### [Data excerpt]
━━━━━━━━
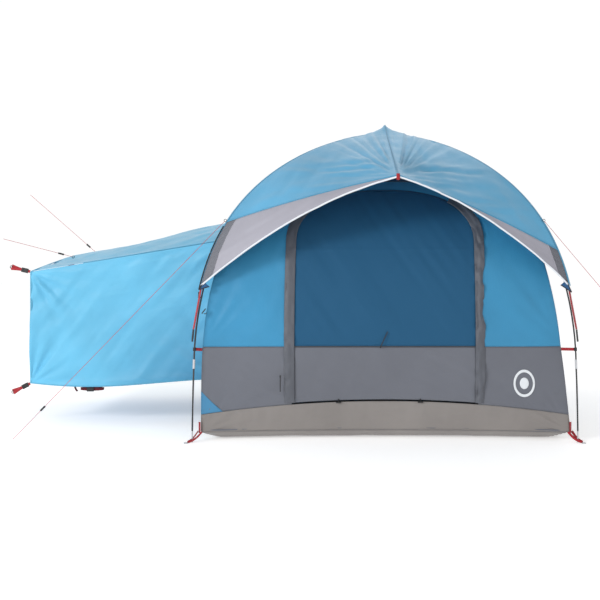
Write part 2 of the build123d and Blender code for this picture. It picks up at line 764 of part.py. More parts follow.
def make_buckles():
    """Four side release buckles at the corners of the sleeve's open end, each pulling along its own line."""
    tabs, sockets = [], []
    for name, side, rise, slope in (
        ("top_front", -1, 1, STRAP_RISE_TOP),
        ("top_back", 1, 1, STRAP_RISE_TOP),
        ("low_front", -1, 0, STRAP_RISE_LOW),
        ("low_back", 1, 0, STRAP_RISE_LOW),
    ):
        corner = Vector(*sleeve_point(1.0, side, rise))
        along = Vector(-1, 0, slope).normalized()
        frame = Plane(origin=corner + along * SEAM, x_dir=(0, 1, 0), z_dir=along)

        def block(start, length, width, thickness):
            face = Face(Wire.make_rect(thickness, width, frame.offset(start)))
            return Solid.extrude(face, along * length)

        tabs.append(block(0.0, TAB_LENGTH, WEB_WIDTH, WEB_THICKNESS))
        start = TAB_LENGTH + BUCKLE_GAP
        outside = block(start, SOCKET_LENGTH, BUCKLE_WIDTH, BUCKLE_THICKNESS)
        hollow_width, hollow_thickness = BUCKLE_WIDTH - 2 * BUCKLE_WALL, BUCKLE_THICKNESS - 2 * BUCKLE_WALL
        hollow = block(start + BUCKLE_WALL, SOCKET_LENGTH, hollow_width, hollow_thickness)
        sockets.append(outside - hollow)
        mouth = start + SOCKET_LENGTH
        tongue = block(
            start + BUCKLE_WALL + BUCKLE_CLEARANCE,
            SOCKET_LENGTH - BUCKLE_WALL,
            hollow_width - 2 * BUCKLE_CLEARANCE,
            hollow_thickness - 2 * BUCKLE_CLEARANCE,
        )
        base = block(mouth + BUCKLE_CLEARANCE, PLUG_BASE, BUCKLE_WIDTH, BUCKLE_THICKNESS)
        tail = block(mouth + PLUG_BASE, STRAP_END, WEB_WIDTH, WEB_THICKNESS)
        centre = corner + along * (SEAM + mouth + PLUG_BASE + STRAP_END + HOOK_RING_HOLE)
        hook = ring_at(tuple(centre), (0, 1, 0), HOOK_RING, HOOK_RING_HOLE, HOOK_THICKNESS)
        save(f"sleeve_plug_{name}", tongue + base + tail + hook)
    save("sleeve_tabs", *tabs)
    save("sleeve_sockets", *sockets)


# ---- guy lines ----


def make_guys():
    eyes = []
    left, right = CORNERS["front_left"], CORNERS["front_right"]
    roof_front = Vector(*sleeve_roof_point(GUY_ROOF_T, -GUY_ROOF_V)) + Vector(0, 0, GUY_EYE + 1)
    roof_back = Vector(*sleeve_roof_point(GUY_ROOF_T, GUY_ROOF_V)) + Vector(0, 0, GUY_EYE + 1)

    def beside(quarter):
        x, y, z = quarter.at_height(GUY_HEIGHT)
        sx, sy = quarter.signs
        return Vector(x + sx * GUY_STAND, y + sy * GUY_STAND, z)

    lines = (
        ("front_left", beside(left), Vector(*PEG_LEFT), RUNNER_LOW),
        ("front_right", beside(right), Vector(*PEG_RIGHT), RUNNER_LOW),
        ("sleeve_front", roof_front, Vector(*LINE_END_FRONT), RUNNER_HIGH),
        ("sleeve_back", roof_back, Vector(*LINE_END_BACK), RUNNER_HIGH),
    )
    for name, start, end, place in lines:
        along = (end - start).normalized()
        flat = along.cross(Vector(0, 0, 1)).normalized()
        eyes.append(ring_at(tuple(start), tuple(flat), GUY_EYE, GUY_EYE_HOLE, EYE_THICKNESS))
        first = start + along * (GUY_EYE + 0.5)
        save(f"guy_{name}", rod(tuple(first), tuple(end), GUY_RADIUS))
        middle = first + (end - first) * place
        plane = Plane(origin=middle - along * RUNNER_LENGTH / 2, x_dir=flat, z_dir=along)
        outline = Face(Wire.make_rect(RUNNER_THICKNESS, RUNNER_WIDTH, plane))
        body = Solid.extrude(outline, along * RUNNER_LENGTH)
        bore = Solid.make_cylinder(RUNNER_BORE, RUNNER_LENGTH, plane)
        save(f"runner_{name}", body - bore)
        print(name, "line", round((end - first).length, 1), "along", [round(c, 5) for c in along])
    save("guy_loops", *eyes)


make_poles()
make_crown()
make_floor()
make_walls()
make_door()
make_sliders()
make_fly()
make_visor()
make_sleeve()
make_corners()
make_clips()
make_fly_corners()
make_buckles()
make_guys()
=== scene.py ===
"""Looks of a dome tent with a tailgate sleeve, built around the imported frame. Metres, +Z up, door towards -Y."""

import math

import bpy
import numpy as np
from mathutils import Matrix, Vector


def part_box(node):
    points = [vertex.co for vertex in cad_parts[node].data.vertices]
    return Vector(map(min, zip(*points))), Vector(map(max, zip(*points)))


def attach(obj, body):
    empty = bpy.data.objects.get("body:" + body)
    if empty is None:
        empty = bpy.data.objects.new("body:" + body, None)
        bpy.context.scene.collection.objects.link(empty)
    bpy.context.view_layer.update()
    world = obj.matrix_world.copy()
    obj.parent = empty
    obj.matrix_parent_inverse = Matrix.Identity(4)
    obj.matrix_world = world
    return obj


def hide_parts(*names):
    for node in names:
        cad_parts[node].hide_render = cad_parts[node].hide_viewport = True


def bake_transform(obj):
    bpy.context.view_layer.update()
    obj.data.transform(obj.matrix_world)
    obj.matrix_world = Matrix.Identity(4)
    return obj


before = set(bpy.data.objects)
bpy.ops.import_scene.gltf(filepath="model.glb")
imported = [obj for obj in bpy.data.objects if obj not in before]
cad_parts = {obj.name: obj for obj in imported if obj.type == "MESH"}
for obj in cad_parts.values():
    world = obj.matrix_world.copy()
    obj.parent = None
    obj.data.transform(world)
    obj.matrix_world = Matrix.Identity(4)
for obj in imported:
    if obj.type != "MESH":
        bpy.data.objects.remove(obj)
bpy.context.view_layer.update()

# ---- sizes of the frame, in metres ----

POLE_FOOT = 1.246
POLE_CROWN = 2.128
POLE_LEAN = 0.024
BOW_HEIGHT_POWER = 3.7
BOW_WIDTH_POWER = 1.5
WALL_GAP = 0.046
FLY_GAP = 0.020
RIM_BOTTOM = 0.060
RIM_CORNER = 0.170
RIM_MIDDLE = 0.250
BAND_TOP = 0.610
ROOF_START = 1.720
DOOR_HALF = 0.600
DOOR_SPRING = 1.300
DOOR_RISE = 0.350
ZIP_GAP = 0.012
APEX = np.array([0.083, -1.400, 1.712])
RIDGE_BACK = np.array([0.0, -0.060, 2.187])
FLY_CORNER = 1.010
FLY_ARCH = 1.560
VISOR_LEFT = 1.430
VISOR_RIGHT = 1.243
TRIM_LIP = 0.008
TRIM_ARCH = 0.095
VISOR_SWELL = 0.018
SLEEVE_LENGTH = 2.540
SLEEVE_HALF_IN = 0.680
SLEEVE_HALF_OUT = 0.600
SLEEVE_LOW_IN = 0.330
SLEEVE_LOW_OUT = 0.290
SLEEVE_HIGH_IN = 1.330
SLEEVE_HIGH_OUT = 1.090
SLEEVE_RIDGE_IN = 1.540
SLEEVE_RIDGE_OUT = 1.200
SLEEVE_SET_BACK = 0.120
SLEEVE_START = 0.012
PASSAGE_HALF = 0.640
PASSAGE_TOP = 1.290
PASSAGE_PEAK = 0.110
GUY_RADIUS = 0.0015
CLOTH = 0.0012
SEAM = 0.0015

# ---- camera, light and floor ----

CAMERA_PLACE = (0.0, -7.2, 1.223)
CAMERA_LENS = 55.3
CAMERA_SHIFT = (-0.1417, -0.0783)


def make_camera():
    data = bpy.data.cameras.new("camera")
    data.lens = CAMERA_LENS
    data.sensor_width = 36.0
    data.shift_x, data.shift_y = CAMERA_SHIFT
    camera = bpy.data.objects.new("camera", data)
    camera.location = CAMERA_PLACE
    camera.rotation_euler = (math.pi / 2, 0.0, 0.0)
    bpy.context.scene.collection.objects.link(camera)
    bpy.context.scene.camera = camera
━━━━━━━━
### [Given task]
All lines holding the word "objects" should be picked out and copied.

### [Task output]
    empty = bpy.data.objects.get("body:" + body)
        empty = bpy.data.objects.new("body:" + body, None)
        bpy.context.scene.collection.objects.link(empty)
before = set(bpy.data.objects)
imported = [obj for obj in bpy.data.objects if obj not in before]
        bpy.data.objects.remove(obj)
    camera = bpy.data.objects.new("camera", data)
    bpy.context.scene.collection.objects.link(camera)